My biggest advice to you if you’re trying to figure out compensation for the early team is to try and base your decision on some objective standard and apply that consistently. In these situations, it’s often just as important to be consistent and fair as it is to be “accurate”. It’s also important to be transparent about the risks involved. Startups, and especially bootstrap startups, are not for the faint of heart.

This is an important issue and can lead to much frustration if time is not spent coming up with something that is clear, transparent, equitable and reasonable. If you’re planning on raising money, having a rational approach to founder compensation is a good way to send a positive signal to potential investors.

It may help to have an objective and knowledgeable third-party help work through the structure (particularly when there are multiple founders involved).

6 things to know before you look for funding

Cash is the lifeblood of any business, and at some point, every company is likely to need funding to help it grow. Whether you’re seeking £1million in venture capital or £1,000 from friends or relatives, you’ll need to nail down a few basics before trying to make your case. Here are six things to you must do before approaching investors for any amount of money.


Investors hear ideas on a daily basis. While many sound great, they may not be viable. Even a business plan is not enough to attract an investor. You must be a business with a model that scales and a product or service that has “legs”. Even then, you still should prove you know what you are doing.


Ensure you have a strong team in place that can help and support the growth of the organisation. The big question for nearly every financial backer is: Can you do this? They’ll want to know that you and your co-founders or management team can execute the ambitious plan you’ve presented and pay back your loan or generate a return for your investors. “Have they done this before and where have they done it?” Make sure you and your key people can talk about what may be ahead for the business, what the later phases of growth might be, what can go wrong, and how you might handle those things.

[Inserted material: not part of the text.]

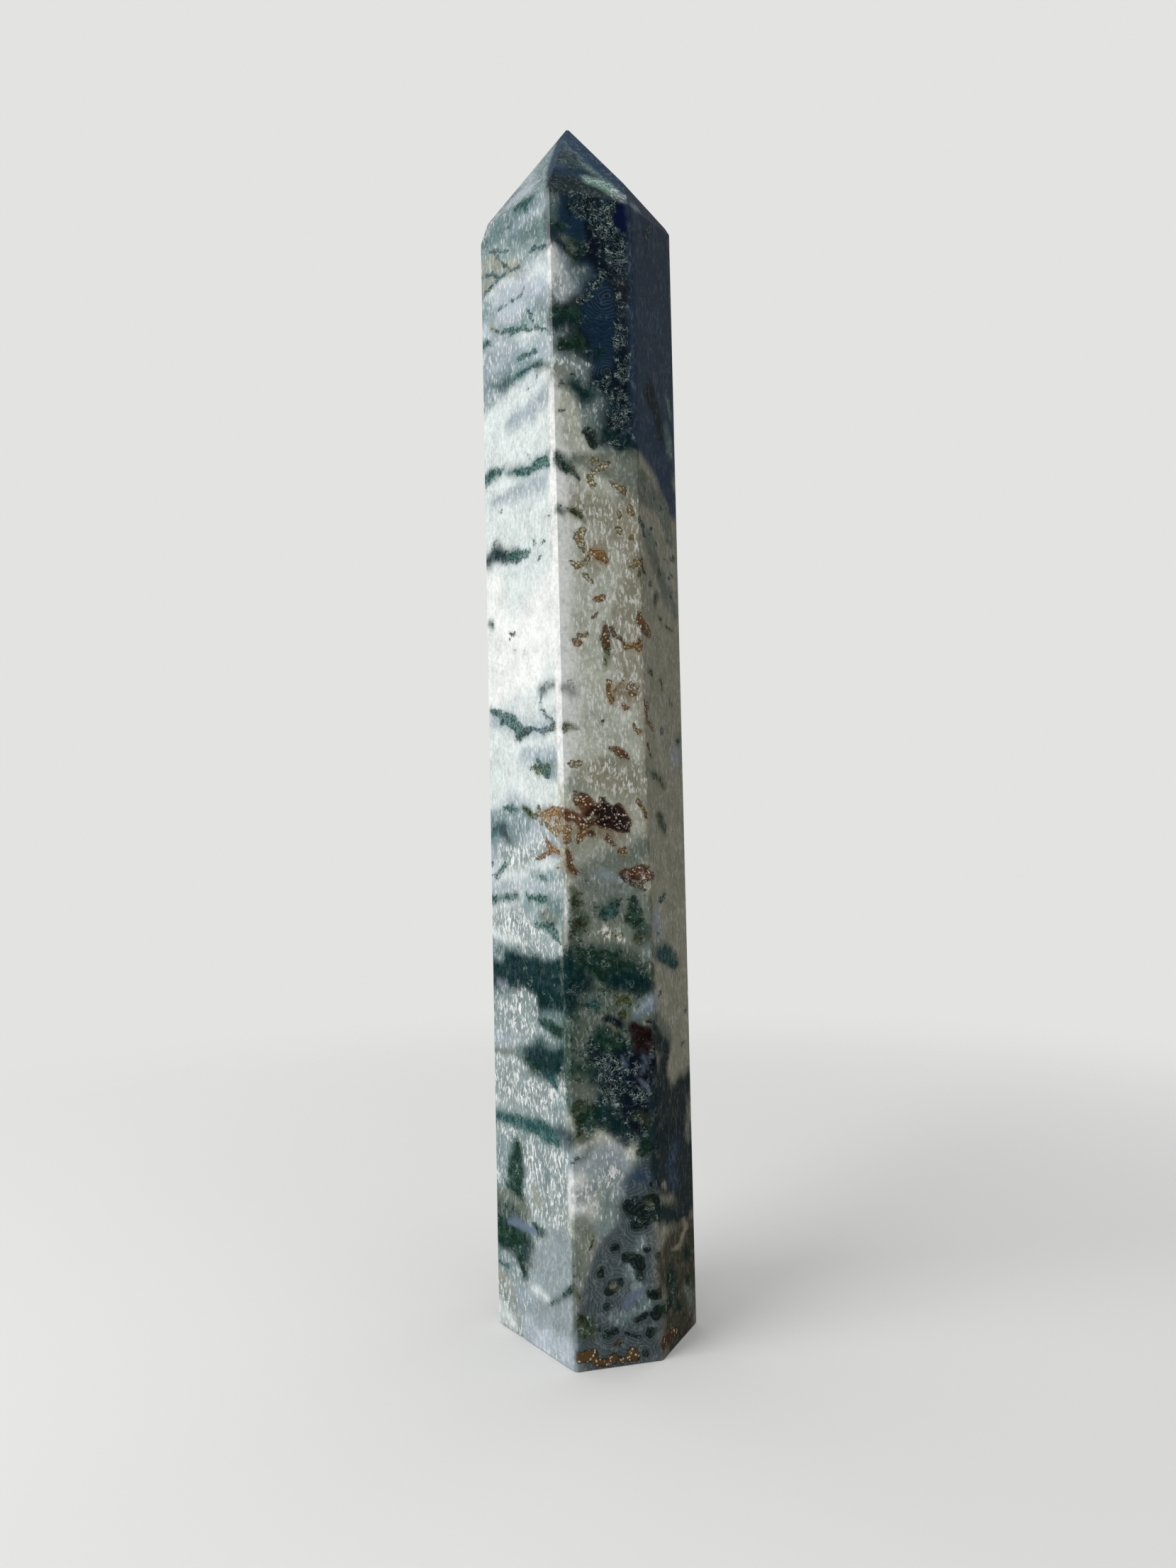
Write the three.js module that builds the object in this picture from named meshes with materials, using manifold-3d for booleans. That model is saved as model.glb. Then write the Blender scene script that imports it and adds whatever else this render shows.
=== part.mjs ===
// Moss agate tower: a six-sided column of moss agate, ground to a six-facet point at the top and
// sawn flat at the bottom, where it stands. It is one piece of stone, so it is one solid.
// Millimetres, +Z up. The origin is on the sawn base, under the middle of the column; -Y is the front.
// It is made as a lapidary makes it: a sawn blank, ground flat by flat, then its edges broken. Last
// come the places that the polish did not reach: the open pockets and the chips along one edge.

import * as THREE from "three";
import { mergeVertices } from "three/addons/utils/BufferGeometryUtils.js";
import Module from "manifold-3d";

const wasm = await Module();
wasm.setup();

// Whole stone
const HEIGHT = 300;
const BLANK_WIDTH = 64;

// The six tall faces, in order round the column. facing is the way that a face looks, in degrees from
// +X towards +Y. lean is how far it looks up, in degrees. reach is how far it is from the column's
// centre line at the base.
const BACK_LEFT = { facing: 153.0, lean: 0.3, reach: 22.8 };
const LEFT = { facing: 216.9, lean: -0.3, reach: 18.6 };
const FRONT = { facing: 283.7, lean: 0, reach: 22.5 };
const RIGHT = { facing: 333.0, lean: 0.3, reach: 22.2 };
const BACK_RIGHT = { facing: 36.9, lean: -0.3, reach: 19.0 };
const BACK = { facing: 103.7, lean: 0, reach: 22.5 };

// How wide the flat is that breaks each upright edge, where two of the tall faces meet
const EDGE_BREAKS = [
  { between: [BACK_LEFT, LEFT], width: 1.4 },
  { between: [LEFT, FRONT], width: 1.1 },
  { between: [FRONT, RIGHT], width: 0.35 },
  { between: [RIGHT, BACK_RIGHT], width: 0.6 },
  { between: [BACK_RIGHT, BACK], width: 1.0 },
  { between: [BACK, BACK_LEFT], width: 0.8 },
];
const BASE_BREAK = 0.35;

// The point: six facets that run up to one apex, which stands a little off the centre line. slope is
// how far a facet looks up, in degrees. The polish leaves a small flat instead of the last of the apex.
const APEX = { x: -1.5, y: 0, blunt: 0.35 };
const FRONT_FACET = 2;
const CROWN = [
  { facing: 168.2, slope: 35.4 },
  { facing: 222.2, slope: 33.8 },
  { facing: 287.4, slope: 36.6 },
  { facing: 331.5, slope: 39 },
  { facing: 36.9, slope: 38 },
  { facing: 103.7, slope: 36.5 },
];

// Two more flats on the point: one that takes the corner off the right shoulder, given by how far it is
// from the origin, and one at the top of the front facet, given by how far down it reaches.
const SHOULDER_FLAT = { facing: 327.6, slope: 25.4, distance: 134.7 };
const TOP_FLAT = { facing: 286.3, flatter: 2, drop: 4.8 };

// Open pockets in the front face, chips on its left edge, and one chip at the foot of the left face.
// along is measured to the right on a face from the foot of the centre line, aside to the right of an
// edge, and height from the base. size is the width, height and depth of the hollow, and turn tips it
// anticlockwise, in degrees. crystals is how many points line a pocket.
const IRON_POCKET = [
  { along: -0.9, height: 123.9, size: [7.0, 4.4, 0.9], turn: -12, crystals: 22 },
  { along: 2.3, height: 122.6, size: [4.4, 4.2, 0.8], turn: 0, crystals: 13 },
  { along: 1.4, height: 125.6, size: [1.8, 3.2, 0.7], turn: 0, crystals: 4 },
];
const QUARTZ_POCKET = [
  { along: 6.7, height: 109.4, size: [7.4, 4.6, 1.3], turn: -24, crystals: 17 },
  { along: 4.2, height: 110.1, size: [3.4, 3.4, 0.9], turn: 0, crystals: 6 },
  { along: 8.3, height: 111.0, size: [2.6, 3.4, 0.9], turn: 0, crystals: 4 },
];
const PROUD_SHARE = 0.35;

// The crystals that line the pockets. under is how far the tallest one ends below the polish, spread
// the share of the hollow that they fill, lean how far one can lean, in radians, uneven how much their
// widths and heights differ, and rooted their length as a share of the hollow's depth.
const IRON_CRYSTAL = { radius: 0.75, under: 0.1 };
const QUARTZ_CRYSTAL = { radius: 1.1, under: 0.15 };
const CRYSTALS = { sides: 6, spread: 0.88, lean: 0.35, uneven: 0.5, rooted: 1.25 };
const GOLDEN_TURN = Math.PI * (3 - Math.sqrt(5));

const EDGE_CHIPS = [
  { aside: -0.1, height: 104.1, size: [4.4, 5.0, 0.8], turn: 0 },
  { aside: 0.7, height: 99.9, size: [3.4, 5.6, 0.65], turn: 6 },
  { aside: 0.4, height: 95.2, size: [2.6, 4.6, 0.5], turn: -4 },
  { aside: 0.6, height: 256.8, size: [3.0, 3.0, 0.55], turn: 0 },
];
const FOOT_CHIP = { along: -4.7, height: 0.3, size: [2.0, 1.6, 0.5], turn: 0 };
const CHIP_FACETS = 1;
const POCKET_FACETS = 2;

const UP = new THREE.Vector3(0, 0, 1);

const stoneMaterial = new THREE.MeshStandardMaterial({ color: "#8c9a98", roughness: 0.12, metalness: 0 });

// A plane is the outward direction of a flat and its distance from the origin.
function plane(facing, slope, distance) {
  const turn = THREE.MathUtils.degToRad(facing);
  const rise = THREE.MathUtils.degToRad(slope);
  const normal = new THREE.Vector3(
    Math.cos(turn) * Math.cos(rise),
    Math.sin(turn) * Math.cos(rise),
    Math.sin(rise),
  );
  return { normal, distance };
}

function tallPlane(face) {
  return plane(face.facing, face.lean, face.reach * Math.cos(THREE.MathUtils.degToRad(face.lean)));
}

function planeThrough(point, facing, slope) {
  const flat = plane(facing, slope, 0);
  flat.distance = flat.normal.dot(point);
  return flat;
}

// The flat that breaks the edge between two planes: it looks halfway between them.
function edgeBreak(first, second, width) {
  const sum = first.normal.clone().add(second.normal);
  const difference = first.normal.clone().sub(second.normal);
  const depth = (width / 2) * (difference.length() / sum.length());
  const edgeDistance = (first.distance + second.distance) / sum.length();
  return { normal: sum.normalize(), distance: edgeDistance - depth };
}

function solidOf(geometry) {
  geometry.deleteAttribute("normal");
  geometry.deleteAttribute("uv");
  const closed = mergeVertices(geometry);
  const vertProperties = new Float32Array(closed.getAttribute("position").array);
  const triVerts = new Uint32Array(closed.getIndex().array);
  return new wasm.Manifold(new wasm.Mesh({ numProp: 3, vertProperties, triVerts }));
}

// The waste beyond a plane, as a block larger than the stone.
function wasteBeyond(flat) {
  const side = 3 * HEIGHT;
  const block = new THREE.BoxGeometry(side, side, side);
  block.translate(0, 0, side / 2 + flat.distance);
  block.applyQuaternion(new THREE.Quaternion().setFromUnitVectors(UP, flat.normal));
  return solidOf(block);
}

// The point of a tall face at a height, straight out from the centre line.
function footOn(face, height) {
  const flat = tallPlane(face);
  const turn = THREE.MathUtils.degToRad(face.facing);
  const rise = THREE.MathUtils.degToRad(face.lean);
  const outward = (flat.distance - flat.normal.z * height) / Math.cos(rise);
  return new THREE.Vector3(Math.cos(turn) * outward, Math.sin(turn) * outward, height);
}

// The point at a height on the sharp edge that two planes would make.
function cornerOf(first, second, height) {
  const rows = [first.normal, second.normal, UP].flatMap((normal) => normal.toArray());
  const inverse = new THREE.Matrix3().set(...rows).invert();
  return new THREE.Vector3(first.distance, second.distance, height).applyMatrix3(inverse);
}

// Moves a shape from the face's own frame (x to the right, y up, z out) to a point of the column.
function setOn(geometry, point, facing) {
  geometry.rotateX(Math.PI / 2);
  geometry.rotateZ(THREE.MathUtils.degToRad(facing + 90));
  geometry.translate(point.x, point.y, point.z);
  return solidOf(geometry);
}

// A shallow hollow: the lower part of a flattened ball that is set into the surface at a point, with
// its middle a little proud of it, so that the walls of the hollow stay steep.
function hollow(point, facing, shift, { size, turn }, facets) {
  const [width, tall, depth] = size;
  const proud = depth * PROUD_SHARE;
  const ball = new THREE.IcosahedronGeometry(1, facets);
  ball.scale(width / 2, tall / 2, depth + proud);
  ball.rotateZ(THREE.MathUtils.degToRad(turn));
  ball.translate(shift, 0, proud);
  return setOn(ball, point, facing);
}

function faceHollow(face, place, facets) {
  return hollow(footOn(face, place.height), face.facing, place.along, place, facets);
}

function edgeHollow(first, second, place, facets) {
  const [one, two] = [tallPlane(first), tallPlane(second)];
  const halfway = (first.facing + second.facing) / 2;
  return hollow(cornerOf(one, two, place.height), halfway, place.aside, place, facets);
}

// The crystals that line a pocket, spread like the seeds of a sunflower. Each is a six-sided point that
// grows from under the pocket's floor, leans its own way, and ends a little under the polish.
function pocketCrystals(face, pocket, { radius, under }) {
  const [width, tall, depth] = pocket.size;
  return Array.from({ length: pocket.crystals }, (_, seed) => {
    const spread = CRYSTALS.spread * Math.sqrt((seed + 0.5) / pocket.crystals);
    const way = seed * GOLDEN_TURN;
    const sway = Math.sin(way) / 2;
    const length = depth * CRYSTALS.rooted;
    const point = new THREE.ConeGeometry(radius * (1 + CRYSTALS.uneven * sway), length, CRYSTALS.sides);
    point.rotateX(Math.PI / 2);
    point.rotateZ(way);
    point.rotateX(CRYSTALS.lean * Math.sin(3 * way));
    point.rotateY(CRYSTALS.lean * Math.cos(5 * way));
    point.translate(0, 0, -under - depth * CRYSTALS.uneven * (0.5 + sway) - length / 2);
    const place = new THREE.Vector3(Math.cos(way) * width, Math.sin(way) * tall, 0);
    place.multiplyScalar(spread / 2).applyAxisAngle(UP, THREE.MathUtils.degToRad(pocket.turn));
    point.translate(pocket.along + place.x, place.y, 0);
    return setOn(point, footOn(face, pocket.height), face.facing);
  });
}

function grind(stone, flats) {
  return flats.reduce((left, flat) => left.subtract(wasteBeyond(flat)), stone);
}

function sawnBlank() {
  const blank = new THREE.BoxGeometry(BLANK_WIDTH, BLANK_WIDTH, HEIGHT);
  blank.translate(0, 0, HEIGHT / 2);
  return solidOf(blank);
}

function crownFlats() {
  const apex = new THREE.Vector3(APEX.x, APEX.y, HEIGHT + APEX.blunt);
  const flats = CROWN.map((facet) => planeThrough(apex, facet.facing, facet.slope));
  const front = CROWN[FRONT_FACET];
  const down = THREE.MathUtils.degToRad(front.facing);
  const run = TOP_FLAT.drop * Math.tan(THREE.MathUtils.degToRad(front.slope));
  const foot = new THREE.Vector3(Math.cos(down) * run, Math.sin(down) * run, -TOP_FLAT.drop).add(apex);
  flats.push(planeThrough(foot, TOP_FLAT.facing, front.slope + TOP_FLAT.flatter));
  flats.push(plane(SHOULDER_FLAT.facing, SHOULDER_FLAT.slope, SHOULDER_FLAT.distance));
  return flats;
}

function footBreaks(faces) {
  const base = { normal: new THREE.Vector3(0, 0, -1), distance: 0 };
  return faces.map((face) => edgeBreak(tallPlane(face), base, BASE_BREAK));
}

// A pocket in the front face: its hollows first, then the crystals inside them, kept within the polish.
function openPocket(stone, hollows, crystal) {
  const waste = hollows.map((place) => faceHollow(FRONT, place, POCKET_FACETS));
  const points = hollows.flatMap((place) => pocketCrystals(FRONT, place, crystal));
  const opened = waste.reduce((left, ball) => left.subtract(ball), stone);
  return points.reduce((grown, point) => grown.add(point.intersect(stone)), opened);
}

function makeTower() {
  const faces = [BACK_LEFT, LEFT, FRONT, RIGHT, BACK_RIGHT, BACK];
  let stone = grind(sawnBlank(), faces.map(tallPlane));
  stone = grind(stone, crownFlats());
  const uprights = EDGE_BREAKS.map(({ between, width }) => edgeBreak(...between.map(tallPlane), width));
  stone = grind(stone, uprights);
  stone = grind(stone, footBreaks(faces));
  stone = openPocket(stone, IRON_POCKET, IRON_CRYSTAL);
  stone = openPocket(stone, QUARTZ_POCKET, QUARTZ_CRYSTAL);
  for (const chip of EDGE_CHIPS) {
    stone = stone.subtract(edgeHollow(LEFT, FRONT, chip, CHIP_FACETS));
  }
  return stone.subtract(faceHollow(LEFT, FOOT_CHIP, CHIP_FACETS));
}

function meshOf(solid, name, material) {
  const { vertProperties, triVerts } = solid.getMesh();
  const geometry = new THREE.BufferGeometry();
  geometry.setAttribute("position", new THREE.BufferAttribute(vertProperties, 3));
  geometry.setIndex(new THREE.BufferAttribute(triVerts, 1));
  geometry.computeBoundingBox();
  const box = geometry.boundingBox;
  geometry.translate(-(box.min.x + box.max.x) / 2, -(box.min.y + box.max.y) / 2, -box.min.z);
  const mesh = new THREE.Mesh(geometry, material);
  mesh.name = name;
  return mesh;
}

const tower = new THREE.Group();
tower.add(meshOf(makeTower(), "tower", stoneMaterial));

export default tower;
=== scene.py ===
from math import cos, pi, radians, sin

import bmesh
import bpy
import numpy as np
from mathutils import Matrix, Vector, noise


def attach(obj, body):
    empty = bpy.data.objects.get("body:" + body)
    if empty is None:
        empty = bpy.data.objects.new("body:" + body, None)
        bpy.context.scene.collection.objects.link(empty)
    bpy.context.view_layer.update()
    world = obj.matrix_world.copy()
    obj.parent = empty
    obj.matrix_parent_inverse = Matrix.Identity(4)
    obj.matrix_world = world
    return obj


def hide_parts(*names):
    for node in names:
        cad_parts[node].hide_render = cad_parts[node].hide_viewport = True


bl_info = {
    "name": "Moss agate tower",
    "version": (1, 0, 0),
    "blender": (4, 5, 0),
    "location": "3D View > Sidebar > Moss agate",
    "description": "A polished moss agate tower with its markings, and a plain studio",
    "category": "Object",
}

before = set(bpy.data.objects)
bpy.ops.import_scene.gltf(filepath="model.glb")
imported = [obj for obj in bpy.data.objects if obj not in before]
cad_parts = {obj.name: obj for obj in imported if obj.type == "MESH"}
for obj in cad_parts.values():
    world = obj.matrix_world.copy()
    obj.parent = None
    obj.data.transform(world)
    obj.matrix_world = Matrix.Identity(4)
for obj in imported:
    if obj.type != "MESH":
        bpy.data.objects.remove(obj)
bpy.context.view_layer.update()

MM = 0.001

# The way that each side looks, in degrees from +X towards +Y, and how far apart its columns of vertices
# are, in millimetres: the markings are painted on the vertices, so the seen sides have the most.
SIDES = {
    "back_left": (153.0, 1.6),
    "left": (216.9, 0.8),
    "front": (283.7, 0.62),
    "right": (333.0, 0.8),
    "back_right": (36.9, 1.6),
    "back": (103.7, 1.6),
}
# How far apart the rows of vertices are, and the cuts across the base, in millimetres.
ROW_PITCH = 0.62
BASE_PITCH = 1.6

# How close two points are to be one, how far a cut may miss a point, and how even two faces are to be one,
# in millimetres and degrees.
SAME_PLACE = 0.001
CUT_SLACK = 0.0001
SAME_TURN = 0.5
# What tells the faces apart, as shares of their normals: the tall faces and all that belongs to a side look
# its way, the facets of the point look up, turned from their side by no more than this in degrees, and the
# base looks down.
TALL_SHARE = 0.99
SIDE_SHARE = 0.76
FACET_RISE = (0.5, 0.7)
FACET_TURN = 16
BASE_RISE = -0.9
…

Prove the concept and establish income streams or at least demonstrate they are there. The most important piece of preparation you can do before seeking funding is to know why your product or service will work. The easiest way to prove this is to already have customers using the product / service who can demonstrate it’s worth. The big reason startups fail is being at the wrong place at the wrong time. People miss out because they think they have the right idea, but do not do the due diligence on the size of market and more importantly the demand for their given product within that market. If you don’t do your homework or understand how your product or service will fit in, then don’t waste your time walking into a VC pitch.


Before you ask, you need to know what you are asking for. Are you getting capital for resources, such as equipment and talent? If so, perhaps you just need a partner that has those resources already and is willing to work based on revenue sharing rather than bringing in an investor just for the capital. Do you want an investor that brings the capital but who can also serve as a mentor or connector? How involved do you want the investor to be in your business? Most likely, they will want to have some say in the matter because their money is on the line. Asking these questions and knowing the answers is very important before seeking investment because it will help align the investor with your needs – and raise your chances of success.


Most entrepreneurs are overflowing with ideas of how to make money. However, sometimes having more than one or two ideas can be dangerous. Focus on the ideas that are likely to deliver the maximum return possible in the shortest period for you and your investor. Keep it simple, thoroughly research the product or service and ensure that there is a good and viable business opportunity in your idea. This is neither the time nor the place to invest time and energy in a vanity project.


When is the investor likely to want to exit the business? What does that mean to to you and your long term strategy? Entrepreneurs should do a lot of research and soul searching before deciding what kind of outside money they need and who to approach for it. Match your business strategy and financial needs to the right backers. For example, if you won’t have strong cash flow for quite a while, then a bank loan probably isn’t for you. And, venture capital investors rely entirely on capital gains to make their money, so if you absolutely don’t want to sell your business, then VC may not be an option either. Pre-qualify backers the same way you do potential clients, by learning how they do business and what their criteria are. For example, angel investors typically invest relatively small amounts and always worry that their stake in a company could wind up diluted if big investors come in later. Thus, they may avoid companies that are likely to need much bigger follow-on investments.